The moral of the story is never tell the truth online when you lied offline unless you want to get caught. MSNBC says, “It’s like virtual Darwinism. The “Cisco Fattys” of the world are damned by their own senselessness. It’s only a matter of time before each they stumble on the Twitterific platform of their ruin.”

So now I wonder what’s next for these Internet blabbermouths. It could also be that as more and more web 2.0 outlets emerge, more sites become mainstream which would result in significantly more time and energy required to spider all of the social networking sites and posts created by one person. So did Cisco monitor theconnor on facebook, myspace and linked in too? What will happen when the number of popular sites increases? How extensively will they search the person?

It’s possible that eventually embarrassing facebook posts, myspace profiles, tweets and blogs will be so common that human resources professionals and business owners will not pay attention to them anymore. Nearly everyone has something they shouldn’t on those sites so employers may have to give up and turn a blind eye.

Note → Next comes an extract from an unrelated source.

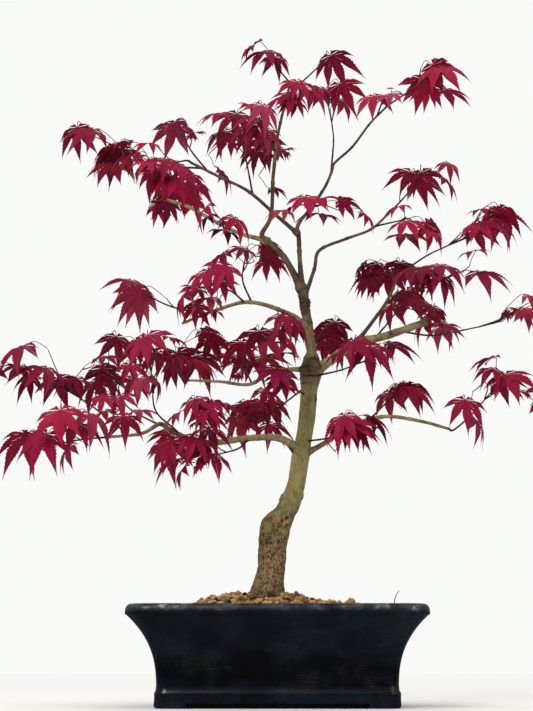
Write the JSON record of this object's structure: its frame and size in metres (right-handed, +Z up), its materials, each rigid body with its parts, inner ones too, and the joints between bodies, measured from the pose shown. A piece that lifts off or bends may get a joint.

Then there is the risk that all social media users will become cautious and post everything anonymously. But that would defeat the purpose of sites like facebook and linkedin where the objective is to allow viewers to get to know you. It would also be difficult to find people to follow you on Twitter and connect with friends if they don’t know who you are. Social networking is like being at a party. Only a party where the whole world can access what you said and what you looked like. Maybe knowing whatever you do on Friday night, your BFF will post on facebook Saturday, which your boss will see before Monday morning, will create a more discrete America. Just today I read an inappropriate blog that is not the sort of thing you would like your best friends mom to read followed by a series of backpedaling tweets written by the author expressing her embarrassment over said best friend’s mom having her blog on RSS feed.

What will the web 2.0 generation be like in 10 years? You college roommates may still harbor drunken photos well into your professional career or a disgruntled old flame could come out with photos of you in a previous relationship even though you are now married with children. Employees can air the dirty laundry of employers and on it goes. And what’s up with my mom being on facebook now? Censor Alert. Censor Alert. It’s the age-old rule that people only publicize an opinion about something if they are passionately in favor of or vehemently against it. The only difference is it’s becoming increasingly easier, more personal and more widely distributed.